In 2012, Coloradoans voted 55 percent to 45 percent to legalize the sale and use of recreational marijuana. From that day, we began the dubious process of trying to build a bridge and walk across it at the same time.
In 2013, voters approved Proposition AA which allowed the state to collect excise and sales tax on marijuana. In 2014-2015 state revenue from marijuana taxes was $66.1 million. But in perspective, that amount is only a quarter of 1 percent of the state’s $26 billion budget.
On Jan. 1, 2014, the sale of recreational marijuana become legal in Colorado and by May 2014, 221 licensed pot stores had opened across Colorado with 75 more applications pending. By 2015 a follow-up study found 58 percent of Coloradans supported the original 2012 vote, 38 percent did not, and 4 percent weren’t sure yet.
The tourism industry in Colorado has set tourism visitation records the last several years. The obvious question is, “Has the legalization of marijuana played a role in that success? The Colorado Tourism Office has conducted yearly research since 2013 to determine key motivators for visitors coming to Colorado, and marijuana does not seem to significantly attract or detract tourists. The findings indicate strong disapproval at one end of the curve and equally strong acceptance at the other. The middle majority 66 percent said, marijuana did not influence their decision to vacation in Colorado. A similar study done in Breckenridge found that only 7 percent avoided vacationing in Colorado, and only 8 percent said they came because of recreational marijuana. Note: A favorite activity of nonmarijuana users vacationing in Colorado is to have their picture taken in front of a pot store for the benefit of folks back home.
Andrew Freedman, the state director of marijuana coordination, cautions that Colorado is in uncharted territory calling for time and research to influence future directions.
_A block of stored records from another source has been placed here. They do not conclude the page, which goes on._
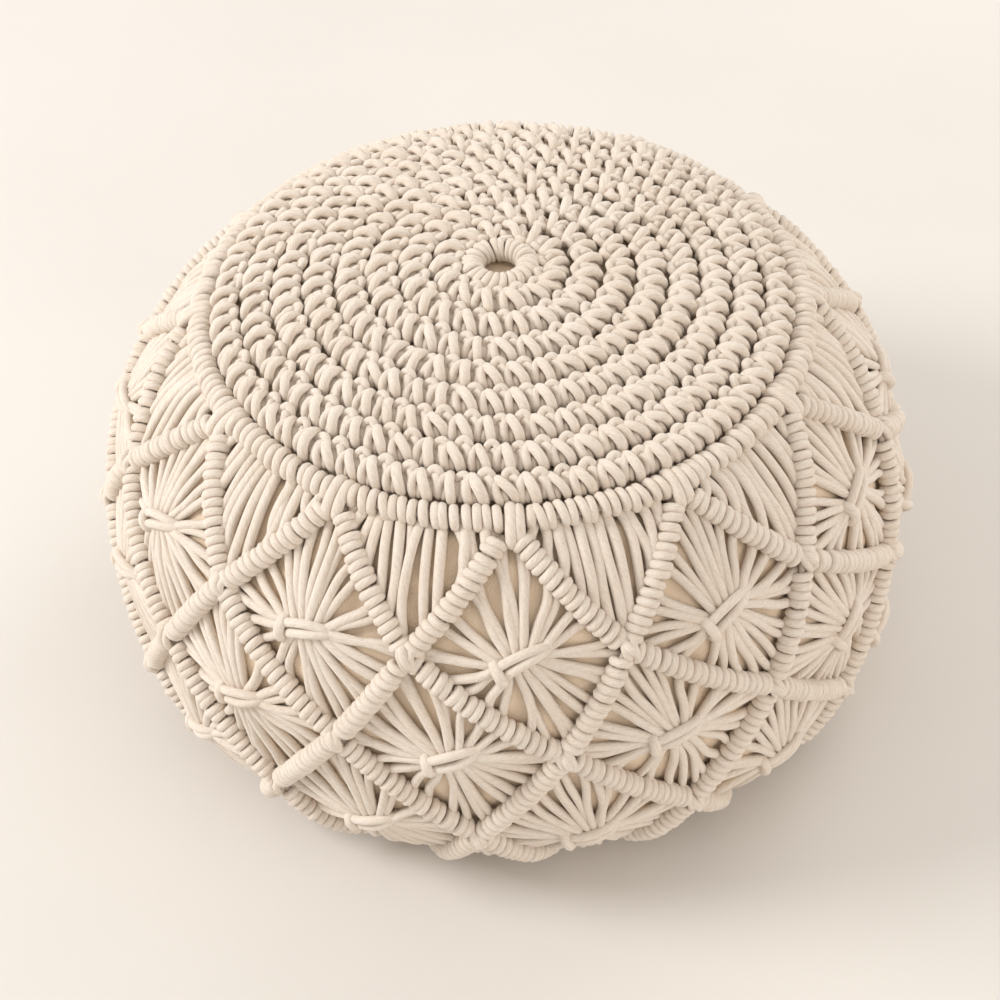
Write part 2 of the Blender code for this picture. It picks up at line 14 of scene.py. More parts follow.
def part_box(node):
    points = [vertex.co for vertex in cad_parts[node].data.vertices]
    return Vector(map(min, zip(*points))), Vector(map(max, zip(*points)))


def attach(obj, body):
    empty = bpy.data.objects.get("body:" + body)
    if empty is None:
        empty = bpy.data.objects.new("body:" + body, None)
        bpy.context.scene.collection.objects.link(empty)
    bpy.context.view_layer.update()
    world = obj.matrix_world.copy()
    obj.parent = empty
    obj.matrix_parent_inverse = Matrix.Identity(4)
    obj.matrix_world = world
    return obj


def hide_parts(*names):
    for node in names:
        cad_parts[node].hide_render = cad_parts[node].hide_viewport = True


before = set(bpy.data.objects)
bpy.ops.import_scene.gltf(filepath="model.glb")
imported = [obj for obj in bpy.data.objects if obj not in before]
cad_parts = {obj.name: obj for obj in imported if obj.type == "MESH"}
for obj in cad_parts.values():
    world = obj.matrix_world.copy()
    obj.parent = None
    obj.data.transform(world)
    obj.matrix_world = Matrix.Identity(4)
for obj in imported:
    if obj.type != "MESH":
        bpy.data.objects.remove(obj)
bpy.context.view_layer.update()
MM = 0.001
SEED = 12

# ---- The cord surface, as in the CAD model ----

RIM_RADIUS = 0.1757
RIM_HEIGHT = 0.2525
CROWN_RISE = 0.0281
CROWN_FULLNESS = 0.73
EQUATOR_RADIUS = 0.2430
EQUATOR_HEIGHT = 0.1356
SHOULDER_INSET = 0.0174
SHOULDER_DROP = 0.0576
HAUNCH_INSET = 0.0026
HAUNCH_HEIGHT = 0.0643
TUCK_INSET = 0.0200
TUCK_HEIGHT = 0.0235
HEM_RADIUS = 0.1820
HEM_HEIGHT = 0.0075
DIAMONDS = 12
TIER_ENDS = (0.0, 0.255, 0.467, 0.705, 1.0)
TIER_TWIST = (0.0, 0.6, 6.3, 9.7, 12.0)
CROSSING_ROWS = (1, 2, 3)
KNOT_ROWS = 8
RING_RADIUS = 0.0152
RING_CORD_RADIUS = 0.0075
RIM_CORD_RADIUS = 0.0070
HEM_CORD_RADIUS = 0.0070
HALF_STEP = np.pi / DIAMONDS
PROFILE_STEPS = 24
RIM_POINT = 2  # the profile's point that is the rim


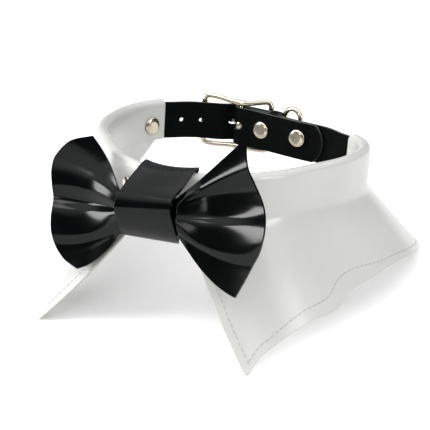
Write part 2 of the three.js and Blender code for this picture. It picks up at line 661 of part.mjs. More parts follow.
function addBuckle() {
  const loop = toSolid(bar(frameStations(), 8, true));
  const span = 2 * FRAME_RAIL[3].high;
  const centreBar = new THREE.CylinderGeometry(BAR.radius, BAR.radius, span, 14);
  centreBar.applyMatrix4(bandFrame(BAR.angle, BAR.out, BAND_MIDDLE));
  addPiece("buckle_frame", fromSolid(loop.add(toSolid(centreBar))), NICKEL);

  const middle = bandFrame(BAR.angle, BAR.out, BAND_MIDDLE);
  const curve = new THREE.CatmullRomCurve3(
    PRONG_RUN.map((row) => new THREE.Vector3(row.along, 0, row.out).applyMatrix4(middle)),
    false,
    "centripetal"
  );
  const upward = new THREE.Vector3().setFromMatrixColumn(middle, 1);
  const steps = PRONG_STEPS;
  const stations = [];
  for (let i = 0; i <= steps; i += 1) {
    const along = curve.getTangentAt(i / steps);
    const first = new THREE.Vector3().crossVectors(along, upward).normalize();
    stations.push({
      centre: curve.getPointAt(i / steps),
      first: first.multiplyScalar(PRONG_RADIUS),
      second: upward.clone().multiplyScalar(PRONG_RADIUS * 1.2),
    });
  }
  addPiece("buckle_prong", bar(stations, 7, false), NICKEL);
}

// Ring at the back and the strip that grips it
function addRing() {
  const ring = new THREE.TorusGeometry(RING.radius, RING.wire, 7, 24);
  ring.applyMatrix4(bandFrame(RING.angle, RING.out, RING.up));
  addPiece("ring", fromSolid(toSolid(ring)), NICKEL);

  const hole = RING.wire + 0.1;
  const wall = hole + TAB_THICKNESS;
  const wireUp = RING.up - RING.radius;
  const near = TAB_NEAR - RING.out;
  const shape = new THREE.Shape();
  shape.moveTo(near, TAB_BOTTOM - wireUp);
  shape.lineTo(near + 2 * TAB_THICKNESS, TAB_BOTTOM - wireUp);
  shape.lineTo(near + 2 * TAB_THICKNESS, -wall * 1.6);
  shape.lineTo(wall, -wall * 0.5);
  const arc = 8;
  for (let i = 0; i <= arc; i += 1) {
    const turn = (Math.PI * i) / arc;
    shape.lineTo(wall * Math.cos(turn), wall * Math.sin(turn));
  }
  shape.lineTo(Math.min(-wall, near), -wall * 0.5);
  const opening = new THREE.Path();
  opening.absarc(0, 0, hole, 0, 2 * Math.PI, true);
  shape.holes.push(opening);
  const tab = new THREE.ExtrudeGeometry(shape, { depth: TAB_WIDTH, bevelEnabled: false, curveSegments: 10 });
  tab.translate(0, 0, -TAB_WIDTH / 2);
  tab.rotateY(-Math.PI / 2);
  tab.applyMatrix4(bandFrame(RING.angle, RING.out, wireUp));
  const room = new THREE.TorusGeometry(RING.radius, RING.wire + GAP / 2, 8, 28);
  room.applyMatrix4(bandFrame(RING.angle, RING.out, RING.up));
  addPiece("ring_tab", fromSolid(toSolid(tab).subtract(toSolid(room))), STRAP_BLACK);
}

// Bow

function bowPoint(x, height, deep) {
  const lean = new THREE.Vector3(
    x,
    height * Math.sin(BOW_LEAN) - deep * Math.cos(BOW_LEAN),
    height * Math.cos(BOW_LEAN) + deep * Math.sin(BOW_LEAN)
  );
  lean.applyAxisAngle(new THREE.Vector3(0, 0, 1), BOW_YAW);
  lean.applyAxisAngle(new THREE.Vector3(0, 1, 0), BOW_ROLL);
  return lean.add(BOW_CENTRE).add(PLACE);
}

// Point of a wing: out 0 to 1 from the pinch to the outer edge, across 0 to 1 from low to high
function wingPoint(table, side, out, across, deepOffset) {
  const at = (column) => rowValue(table, column, across);
  const rootX = side * PINCH_HALF_WIDTH;
  const near = (1 - out) * (1 - 2 * out);
  const mid = 4 * out * (1 - out);
  const far = out * (2 * out - 1);
  const x = near * rootX + mid * at("midX") + far * at("endX");
  const height = near * (PINCH_SQUEEZE * at("root") + PINCH_RISE) + mid * at("midH") + far * at("endH");
  const upright = (1 - THREE.MathUtils.smoothstep(out, 0, PINCH_REACH)) * (PINCH_UPRIGHT * height - PINCH_SET_BACK);
  const deep = near * at("rootDeep") + mid * at("midDeep") + far * at("endDeep");
  return bowPoint(x, height, deep + upright + deepOffset);
}

function bowHalfThickness(out) {
  const bunched = 1 - THREE.MathUtils.smoothstep(out, 0, PINCH_LENGTH);
  return THREE.MathUtils.lerp(BOW_THICKNESS, PINCH_THICKNESS, bunched) / 2;
}

function addBow() {
  const front = [];
  const back = [];
  for (let c = -BOW_COLUMNS; c <= BOW_COLUMNS; c += 1) {
    const table = c < 0 ? LEFT_WING : RIGHT_WING;
    const side = c < 0 ? -1 : 1;
    const out = (Math.abs(c) - 1) / (BOW_COLUMNS - 1);
    front.push([]);
    back.push([]);
    for (let r = 0; r <= BOW_ROWS; r += 1) {
      const across = r / BOW_ROWS;
      if (c === 0) {
        const height = THREE.MathUtils.lerp(PINCH_LOW, PINCH_HIGH, across);
        const upright = PINCH_UPRIGHT * height - PINCH_SET_BACK;
        front[front.length - 1].push(bowPoint(0, height, upright + PINCH_THICKNESS / 2));
        back[back.length - 1].push(bowPoint(0, height, upright - PINCH_THICKNESS / 2));
      } else {
        front[front.length - 1].push(wingPoint(table, side, out, across, bowHalfThickness(out)));
        back[back.length - 1].push(wingPoint(table, side, out, across, -bowHalfThickness(out)));
      }
    }
  }
  addPiece("bow", shell(front, back), VINYL_BLACK);
}

// Woven strip and knot band

// Value of one column of a table that closes on itself, at a row place
function loopValue(table, column, place) {
  const count = table.length;
  const first = Math.floor(place);
  const at = (offset) => table[(first + offset + count) % count][column];
  return catmull(at(-1), at(0), at(1), at(2), place - first);
}

// Point across the strip: it follows the neck's curve at the back and the bow's roll at the front
function stripPoint(x, line, turn) {
  const flatness = THREE.MathUtils.smoothstep(BEND_START - line.x, 0, BEND_START - BEND_END);
  const y = line.x + ((1 - flatness) * x * x) / (2 * NECK_FRONT_CURVE);
  const centre = new THREE.Vector3(0, 0, BOW_CENTRE.z);
  return new THREE.Vector3(x, y, line.y)
    .sub(centre)
    .applyAxisAngle(new THREE.Vector3(0, 1, 0), BOW_ROLL * turn)
    .add(centre)
    .add(PLACE);
}

function stripSolid(places, extraWidth, near, far, loop) {
  const lines = places.map(
    (place) => new THREE.Vector2(loopValue(WOVEN_RUN, "y", place), loopValue(WOVEN_RUN, "z", place))
  );
  const count = lines.length;
  const front = [];
  const back = [];
  lines.forEach((line, i) => {
    const before = loop ? lines[(i + count - 1) % count] : lines[Math.max(i - 1, 0)];
    const after = loop ? lines[(i + 1) % count] : lines[Math.min(i + 1, count - 1)];
    const along = after.clone().sub(before).normalize();
    const outward = new THREE.Vector2(along.y, -along.x);
    const width = loopValue(WOVEN_RUN, "width", places[i]) + extraWidth;
    const turn = loopValue(WOVEN_RUN, "turn", places[i]);
    front.push([]);
    back.push([]);
    for (let c = 0; c <= STRIP_COLUMNS; c += 1) {
      const x = width * (c / STRIP_COLUMNS - 1 / 2);
      front[i].push(stripPoint(x, line.clone().addScaledVector(outward, far), turn));
      back[i].push(stripPoint(x, line.clone().addScaledVector(outward, near), turn));
    }
  });
  return shell(front, back, loop);
}

function addKnot() {
  const loopPlaces = [];
  for (let i = 0; i < WOVEN_STEPS; i += 1) {
    loopPlaces.push((i * WOVEN_RUN.length) / WOVEN_STEPS);
  }
  addPiece("woven_strip", stripSolid(loopPlaces, 0, -WOVEN_THICKNESS, 0, true), WEAVE_BLACK);
  const knotPlaces = [];
  for (let i = 0; i <= KNOT_STEPS; i += 1) {
    knotPlaces.push(THREE.MathUtils.lerp(KNOT_FROM, KNOT_TO, i / KNOT_STEPS));
  }
  const knot = stripSolid(knotPlaces, KNOT_EXTRA_WIDTH, KNOT_GAP, KNOT_GAP + KNOT_THICKNESS, false);
  addPiece("knot_band", knot, VINYL_BLACK);
}

// Snap
function addSnap() {
  const profile = [
    new THREE.Vector2(0, 0),
    new THREE.Vector2(SNAP.radius, 0),
    new THREE.Vector2(SNAP.radius, SNAP.high * 0.3),
    new THREE.Vector2(SNAP.radius * 0.75, SNAP.high * 0.8),
    new THREE.Vector2(0, SNAP.high),
  ];
  const geometry = new THREE.LatheGeometry(profile, 18);
  const snapAngle = THREE.MathUtils.radToDeg(Math.atan2(SNAP.x, -SNAP.y));
  geometry.rotateX(Math.PI / 2);
  geometry.applyMatrix4(bandFrame(snapAngle, ROLL_CENTRE_OUT + ROLL_RADIUS + SHEET_THICKNESS / 2 + GAP, -9));
  addPiece("snap", fromSolid(toSolid(geometry)), NICKEL);
}

addCollar();
addStraps();
addKeeper();
addRivets();
addBuckle();
addRing();
addBow();
addKnot();
addSnap();

export default part;
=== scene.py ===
"""Bow tie choker: a white folded collar on a black buckled strap, with a pleated black bow.

Sizes in the tables are millimetres in the standing choker's own frame: +X to the right of the
bow as seen from the front, -Y the front, +Z up. Angles are degrees round the neck from the front
towards +X. Lengths become metres as each piece is finished.
"""

import math

import bmesh
import bpy
from bpy.props import FloatProperty, FloatVectorProperty, IntProperty, PointerProperty
from bpy.types import Operator, Panel, PropertyGroup
from mathutils import Matrix, Vector


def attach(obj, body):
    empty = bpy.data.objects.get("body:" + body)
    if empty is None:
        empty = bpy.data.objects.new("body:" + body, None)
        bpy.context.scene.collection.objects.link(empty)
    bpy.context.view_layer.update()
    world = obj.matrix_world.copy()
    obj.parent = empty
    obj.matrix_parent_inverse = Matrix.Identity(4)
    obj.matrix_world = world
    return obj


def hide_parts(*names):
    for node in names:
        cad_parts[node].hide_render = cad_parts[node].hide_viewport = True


bl_info = {
    "name": "Bow tie choker",
    "version": (1, 0, 0),
    "blender": (4, 5, 0),
    "location": "View3D > Sidebar > Choker",
    "description": "Builds a folded white collar with a black bow and a buckled strap",
    "category": "Object",
}

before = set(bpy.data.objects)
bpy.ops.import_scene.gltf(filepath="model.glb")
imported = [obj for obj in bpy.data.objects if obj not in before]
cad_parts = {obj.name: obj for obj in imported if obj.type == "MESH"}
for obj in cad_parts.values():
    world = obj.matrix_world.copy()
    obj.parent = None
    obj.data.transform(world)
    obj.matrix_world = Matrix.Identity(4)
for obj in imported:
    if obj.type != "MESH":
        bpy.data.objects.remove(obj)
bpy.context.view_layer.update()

MM = 0.001

# Neck opening and the way the band stands
NECK_RADII = [66.5, 62, 57, 55, 60, 65, 57, 48, 48.5, 55.5, 61.5, 61.5, 60, 59, 57.5, 62.5]
NECK_STEP = 360 / len(NECK_RADII)
NECK_HEIGHT = 65.1
NECK_TILT = math.radians(8.7)
PLACE = Vector((-2.55, 19.5, 0))
STAND = Matrix.Translation(PLACE + Vector((0, 0, NECK_HEIGHT))) @ Matrix.Rotation(-NECK_TILT, 4, "X")

BAND_HEIGHT = 20
BAND_MIDDLE = -BAND_HEIGHT / 2

# Collar sheet
COLLAR_END = 123.6
ROLL_RADIUS = 2.55
ROLL_CENTRE_OUT = 3.15
ROLL_CENTRE_UP = -1.3
HUG_BOTTOM_OUT = 5.7
HUG_BOTTOM_UP = -15
FLARE_BLEND = 10
BAND_OUT = 0.6
RIGHT_SHEAR_POWER = 0.72
LEFT_SHEAR_POWER = 0.93

# Flap cut: angle at the hem, length below the band and lean from the vertical, right then left
FLAP_CUT = {
    "angle": (29.2, 33, 37, 42, 49, 58, 66, 77, 88, 100, 112, 120.6),
    "length": (69.3, 61, 57, 53, 49.2, 47.5, 41.8, 39.5, 38.5, 41, 46.5, 52.5),
    "lean": (38, 39, 39.8, 40, 40, 40, 40, 40, 40, 40, 39.5, 39.5),
    "left_length": (69, 63, 59.5, 54, 49.2, 46, 42.5, 40, 38.5, 41, 46.5, 52.5),
    "left_lean": (38.3, 34.5, 31, 28, 26, 26, 27, 29, 32, 35, 38, 39.5),
}

# Faces over one half of the sheet and its cut in millimetres, then both halves laid flat in metres
COLLAR_GRID = (120, 100)
COLLAR_CUT = (165, 110)

# Shares of the way down the sheet, from the band's lower edge to the hem
COLLAR_STAGES = (("band", 0.1), ("roll", 0.3), ("hug", 0.42), ("flap", 1.0))
FLAP_START = COLLAR_STAGES[2][1]

# Least height of the sheet's middle above the floor
FLOOR_GAP = 0.62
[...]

For example, this fall voters will consider Proposition BB to decide if $66.1 million of marijuana tax sales collections should be kept and spent by the state or refunded to taxpayers according to the state’s constitutional spending limit. The pros and cons are explained in the state’s 2015 Ballot Information Booklet.
In April 2014 a poll by the Durango Chamber of Commerce and Business Improvement District asked “Are you in favor of recreational marijuana stores in Downtown Durango?” resulting in 54 percent in favor, 46 percent not in favor. As a point of reference, there are 12 liquor stores in the city of Durango and combined 13 medicinal and recreational marijuana stores. Sales tax collected by the city through July of this year totaled $348,817 from marijuana and $378,405 from liquor.
Those who manage tourism offices across the state have not included marijuana in marketing their destinations because it is not yet known what impact the law has had on tourism. However, it is important to note that Amendment 54 applies to both residents and visitors to the state, and it specifically bans public consumption of marijuana and using marijuana in public remains illegal. Public areas include, but are not limited to, all public areas in business and residential areas, ski areas and resorts, public parks and sidewalks, state and national parks, and all public lands. It is illegal to take marijuana across state lines, or promote a product that is legal in one state in another state where it is illegal. Because much tourism activity happens in restricted outdoor areas, and the bulk of tourism promotion is sent out of state, tourism agencies have kept marijuana out of marketing programs.
Consistent with the policies of state Office of Tourism, the Durango Area Tourism Office does not include recreational marijuana in destination marketing.